Posted by: federalist | Dec 16, 2017 7:28:43 AM

federalist, you are again using the term "urban discount" without explaining what you mean. So I will ask you again what you mean:

Q: federalist, when you reference an "urban discount," are you suggesting that persons in cities regularly get lower sentences or that people of color regularly get lower sentences?

There is no way, federalist, that I can "know" if this case "provides yet another anecdote of an urban discount" unless and until I know just what you mean by "urban discount."

What I do know is that the US Sentencing Commission issued a big data report last month which found that, in the federal system over the last four years, "Black male offenders continued to receive longer sentences than similarly situated White male offenders." The same report also found that "Female offenders of all races received shorter sentences than White male offenders" during the same period. https://www.ussc.gov/research/research-reports/demographic-differences-sentencing

This is data on federal sentencing patterns, not state sentencing patterns, but I am inclined to guess that these realities in the federal system can and should usefully inform our take on this Chicago case. Specifically, I suspect this offender's gender --- rather than where she lives or her skin color --- may be the most significant demographic variable explaining the judge's sentencing decision (though I continue to wonder about what prosecutors recommended to get her to testify against others).

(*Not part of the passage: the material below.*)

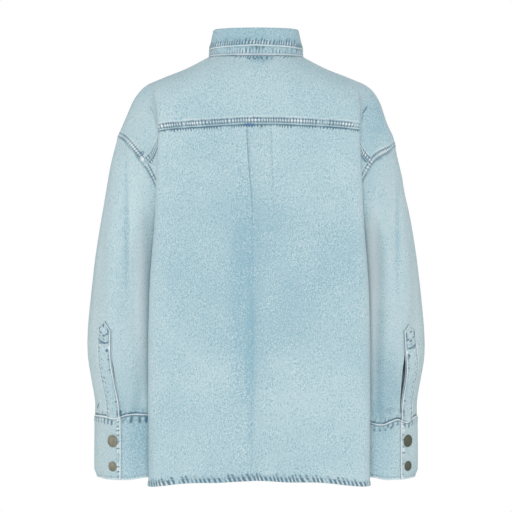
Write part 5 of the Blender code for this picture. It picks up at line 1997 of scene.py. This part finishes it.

I hope, federalist, I can get a simple answer to a simple question about a term you keep using if you want to claim I know something relative to this term. So I will repeat the question again hoping for a better chance of prompting a response: federalist, when you reference an "urban discount," are you suggesting that people in cities regularly get lower sentences or that people of color regularly get lower sentences?